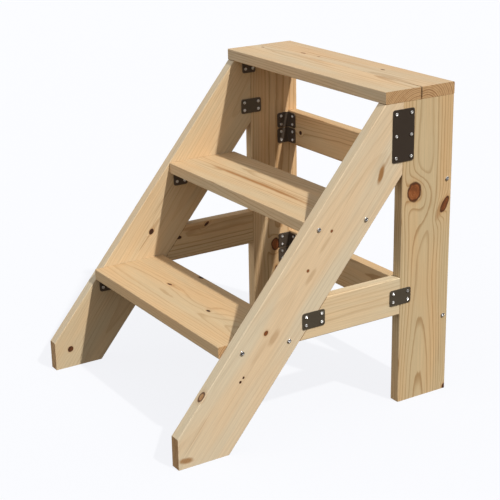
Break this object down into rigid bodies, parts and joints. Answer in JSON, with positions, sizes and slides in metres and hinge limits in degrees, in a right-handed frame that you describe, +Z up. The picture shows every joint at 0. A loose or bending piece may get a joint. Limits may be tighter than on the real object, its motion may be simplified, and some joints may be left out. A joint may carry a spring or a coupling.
{
  "type": "step ladder",
  "caption": "Rigid wooden step ladder: slanted stringers and upright rear legs carry three board treads, joined by screwed steel plates and angle brackets.",
  "frame": {"origin": "centre of the footprint, on the floor", "axes": "+Z up, +Y towards the back of the ladder (the climber faces +Y), +X to the climber's right"},
  "size_m": [0.6696, 0.742, 0.756],
  "materials": {
    "pine": "bare planed softwood, matt",
    "dark_steel": "dark bronze coating, satin",
    "bright_steel": "bright zinc plate"
  },
  "bodies": {
    "root": {"bottom_tread": "pine", "middle_tread": "pine", "top_tread_front_board": "pine", "top_tread_rear_board": "pine", "upper_rear_rail": "pine", "lower_rear_rail": "pine", "left_stringer": "pine", "left_rear_leg": "pine", "left_side_rail": "pine", "right_stringer": "pine", "right_rear_leg": "pine", "right_side_rail": "pine", "left_stringer_to_leg_outer_plate": "dark_steel", "left_stringer_to_rail_plate": "dark_steel", "left_rail_to_leg_plate": "dark_steel", "left_stringer_to_leg_inner_plate": "dark_steel", "left_top_tread_bracket": "dark_steel", "left_middle_tread_bracket": "dark_steel", "left_bottom_tread_bracket": "dark_steel", "left_upper_rear_rail_top_bracket": "dark_steel", "left_upper_rear_rail_bottom_bracket": "dark_steel", "left_lower_rear_rail_top_bracket": "dark_steel", "left_lower_rear_rail_bottom_bracket": "dark_steel", "right_stringer_to_leg_outer_plate": "dark_steel", "right_stringer_to_rail_plate": "dark_steel", "right_rail_to_leg_plate": "dark_steel", "right_stringer_to_leg_inner_plate": "dark_steel", "right_top_tread_bracket": "dark_steel", "right_middle_tread_bracket": "dark_steel", "right_bottom_tread_bracket": "dark_steel", "right_upper_rear_rail_top_bracket": "dark_steel", "right_upper_rear_rail_bottom_bracket": "dark_steel", "right_lower_rear_rail_top_bracket": "dark_steel", "right_lower_rear_rail_bottom_bracket": "dark_steel", "left_middle_tread_front_screw": "bright_steel", "left_middle_tread_rear_screw": "bright_steel", "left_bottom_tread_front_screw": "bright_steel", "left_bottom_tread_rear_screw": "bright_steel", "left_upper_rear_rail_screw": "bright_steel", "left_lower_rear_rail_screw": "bright_steel", "left_plate_screw_top_front": "bright_steel", "left_plate_screw_top_rear": "bright_steel", "left_plate_screw_middle_front": "bright_steel", "left_plate_screw_middle_rear": "bright_steel", "left_plate_screw_bottom_front": "bright_steel", "left_plate_screw_bottom_rear": "bright_steel", "right_middle_tread_front_screw": "bright_steel", "right_middle_tread_rear_screw": "bright_steel", "right_bottom_tread_front_screw": "bright_steel", "right_bottom_tread_rear_screw": "bright_steel", "right_upper_rear_rail_screw": "bright_steel", "right_lower_rear_rail_screw": "bright_steel", "right_plate_screw_top_front": "bright_steel", "right_plate_screw_top_rear": "bright_steel", "right_plate_screw_middle_front": "bright_steel", "right_plate_screw_middle_rear": "bright_steel", "right_plate_screw_bottom_front": "bright_steel", "right_plate_screw_bottom_rear": "bright_steel"}
  },
  "joints": []
}
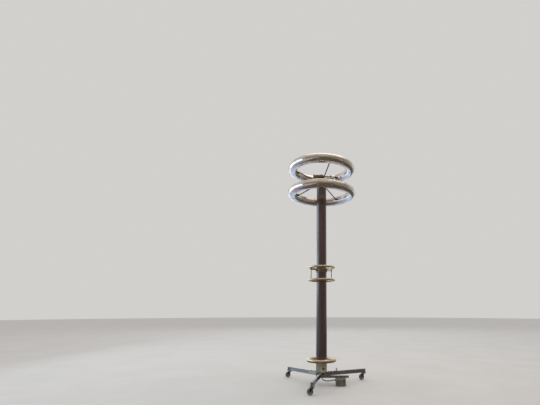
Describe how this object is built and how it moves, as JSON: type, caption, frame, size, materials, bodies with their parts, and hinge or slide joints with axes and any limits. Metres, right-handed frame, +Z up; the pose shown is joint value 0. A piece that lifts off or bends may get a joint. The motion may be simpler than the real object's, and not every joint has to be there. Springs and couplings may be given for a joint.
{
  "type": "high-voltage test electrode stand",
  "caption": "Free-standing high-voltage test electrode stand: insulating column with grading rings, stacked toroids on top and a legged castor base with a measuring box.",
  "frame": {"origin": "on the floor, on the column's axis", "axes": "+Z up along the column; +X to the right and +Y away from the viewer in the reference picture"},
  "size_m": [1.9502, 2.0197, 5.2819],
  "materials": {
    "hub_block": "satin",
    "hub_plate": "satin",
    "leg_right": "satin",
    "leg_left": "satin",
    "leg_front": "satin",
    "castor_plate_right": "satin",
    "castor_plate_left": "satin",
    "castor_plate_front": "satin",
    "pedestal": "satin",
    "connector_block": "satin",
    "foot_flange": "satin",
    "lower_insulator": "gloss",
    "joint_flange_lower": "satin",
    "joint_flange_upper": "satin",
    "upper_insulator": "gloss",
    "head_flange": "satin",
    "foot_ring": "satin",
    "foot_ring_arms": "satin",
    "joint_ring_upper": "satin",
    "joint_ring_lower": "satin",
    "joint_ring_arms": "satin",
    "spider_hub": "satin",
    "terminal_barrel": "satin",
    "terminal_rod": "satin",
    "lower_toroid": "polished",
    "upper_toroid": "polished",
    "lower_spokes": "satin",
    "upper_spokes": "satin",
    "spoke_feet": "matte",
    "box_arm": "satin",
    "measuring_box": "satin",
    "box_lid": "satin",
    "box_straps": "satin",
    "signal_glands": "matte",
    "signal_lead": "matte",
    "earth_post": "satin",
    "castor_fork_right": "satin",
    "castor_wheel_right": "matte",
    "castor_tyre_right": "matte",
    "castor_fork_left": "satin",
    "castor_wheel_left": "matte",
    "castor_tyre_left": "matte",
    "castor_fork_front": "satin",
    "castor_wheel_front": "matte",
    "castor_tyre_front": "matte"
  },
  "bodies": {
    "stand": {"hub_block": "hub_block", "hub_plate": "hub_plate", "leg_right": "leg_right", "leg_left": "leg_left", "leg_front": "leg_front", "castor_plate_right": "castor_plate_right", "castor_plate_left": "castor_plate_left", "castor_plate_front": "castor_plate_front", "pedestal": "pedestal", "connector_block": "connector_block", "foot_flange": "foot_flange", "lower_insulator": "lower_insulator", "joint_flange_lower": "joint_flange_lower", "joint_flange_upper": "joint_flange_upper", "upper_insulator": "upper_insulator", "head_flange": "head_flange", "foot_ring": "foot_ring", "foot_ring_arms": "foot_ring_arms", "joint_ring_upper": "joint_ring_upper", "joint_ring_lower": "joint_ring_lower", "joint_ring_arms": "joint_ring_arms", "spider_hub": "spider_hub", "terminal_barrel": "terminal_barrel", "terminal_rod": "terminal_rod", "lower_toroid": "lower_toroid", "upper_toroid": "upper_toroid", "lower_spokes": "lower_spokes", "upper_spokes": "upper_spokes", "spoke_feet": "spoke_feet", "box_arm": "box_arm", "measuring_box": "measuring_box", "box_lid": "box_lid", "box_straps": "box_straps", "signal_glands": "signal_glands", "signal_lead": "signal_lead", "earth_post": "earth_post"},
    "castor_right": {"castor_fork_right": "castor_fork_right"},
    "wheel_right": {"castor_wheel_right": "castor_wheel_right", "castor_tyre_right": "castor_tyre_right"},
    "castor_left": {"castor_fork_left": "castor_fork_left"},
    "wheel_left": {"castor_wheel_left": "castor_wheel_left", "castor_tyre_left": "castor_tyre_left"},
    "castor_front": {"castor_fork_front": "castor_fork_front"},
    "wheel_front": {"castor_wheel_front": "castor_wheel_front", "castor_tyre_front": "castor_tyre_front"}
  },
  "joints": [
    {"name": "castor_swivel_right", "type": "hinge", "parent": "stand", "child": "castor_right", "pos_m": [0.99284, 0.47356, 0.134], "axis": [0, 0, 1], "continuous": true},
    {"name": "wheel_roll_right", "type": "hinge", "parent": "castor_right", "child": "wheel_right", "pos_m": [0.95284, 0.47356, 0.0625], "axis": [0, 1, 0], "continuous": true},
    {"name": "castor_swivel_left", "type": "hinge", "parent": "stand", "child": "castor_left", "pos_m": [-0.78458, 0.771, 0.134], "axis": [0, 0, 1], "continuous": true},
    {"name": "wheel_roll_left", "type": "hinge", "parent": "castor_left", "child": "wheel_left", "pos_m": [-0.82457, 0.771, 0.0625], "axis": [0, 1, 0], "continuous": true},
    {"name": "castor_swivel_front", "type": "hinge", "parent": "stand", "child": "castor_front", "pos_m": [-0.18155, -1.08491, 0.134], "axis": [0, 0, 1], "continuous": true},
    {"name": "wheel_roll_front", "type": "hinge", "parent": "castor_front", "child": "wheel_front", "pos_m": [-0.22155, -1.08491, 0.0625], "axis": [0, 1, 0], "continuous": true}
  ]
}
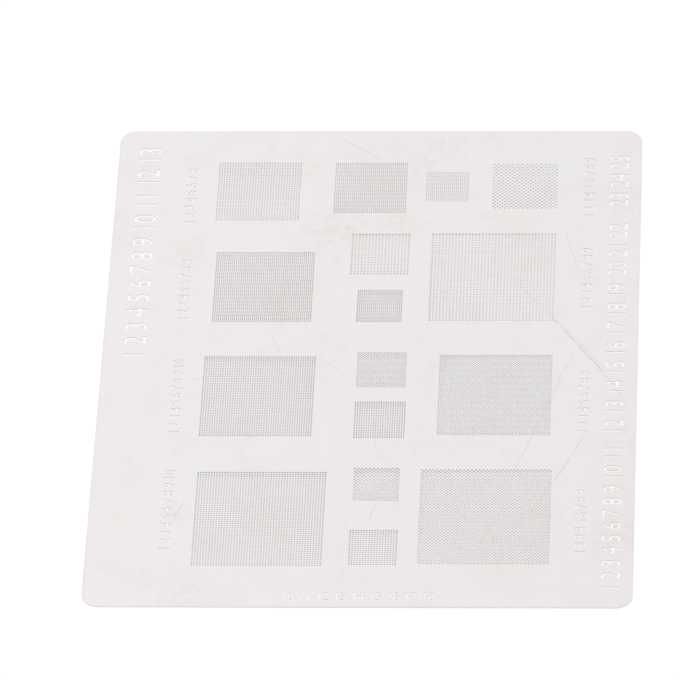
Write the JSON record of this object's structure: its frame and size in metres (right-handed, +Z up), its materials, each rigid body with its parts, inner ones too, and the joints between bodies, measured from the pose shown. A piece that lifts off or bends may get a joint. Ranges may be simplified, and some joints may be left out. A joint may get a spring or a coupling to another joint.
{
  "type": "solder paste stencil",
  "caption": "Flat rectangular stainless foil stencil with rounded corners and fields of fine round apertures in parallel and diagonal lattices.",
  "frame": {"origin": "middle of the underside, on the surface that the sheet lies on", "axes": "+Z up through the foil's thickness, +Y along its long side, +X along its short side"},
  "size_m": [0.08, 0.1, 0.0001],
  "materials": {
    "foil": "satin rolled stainless foil with light scuffs"
  },
  "bodies": {
    "root": {"stencil_sheet": "foil"}
  },
  "joints": []
}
^^^^^^^^
TASK DIRECTIONS: Collect each line containing the string "with".

WRITTEN ANSWER:
Break this object down into rigid bodies, parts and joints. Answer in JSON, with positions, sizes and slides in metres and hinge limits in degrees, in a right-handed frame that you describe, +Z up. The picture shows every joint at 0. A loose or bending piece may get a joint. Limits may be tighter than on the real object, its motion may be simplified, and some joints may be left out. A joint may carry a spring or a coupling.
Describe how this object is built and how it moves, as JSON: type, caption, frame, size, materials, bodies with their parts, and hinge or slide joints with axes and any limits. Metres, right-handed frame, +Z up; the pose shown is joint value 0. A piece that lifts off or bends may get a joint. The motion may be simpler than the real object's, and not every joint has to be there. Springs and couplings may be given for a joint.
  "caption": "Free-standing high-voltage test electrode stand: insulating column with grading rings, stacked toroids on top and a legged castor base with a measuring box.",
Write the JSON record of this object's structure: its frame and size in metres (right-handed, +Z up), its materials, each rigid body with its parts, inner ones too, and the joints between bodies, measured from the pose shown. A piece that lifts off or bends may get a joint. Ranges may be simplified, and some joints may be left out. A joint may get a spring or a coupling to another joint.
  "caption": "Flat rectangular stainless foil stencil with rounded corners and fields of fine round apertures in parallel and diagonal lattices.",
    "foil": "satin rolled stainless foil with light scuffs"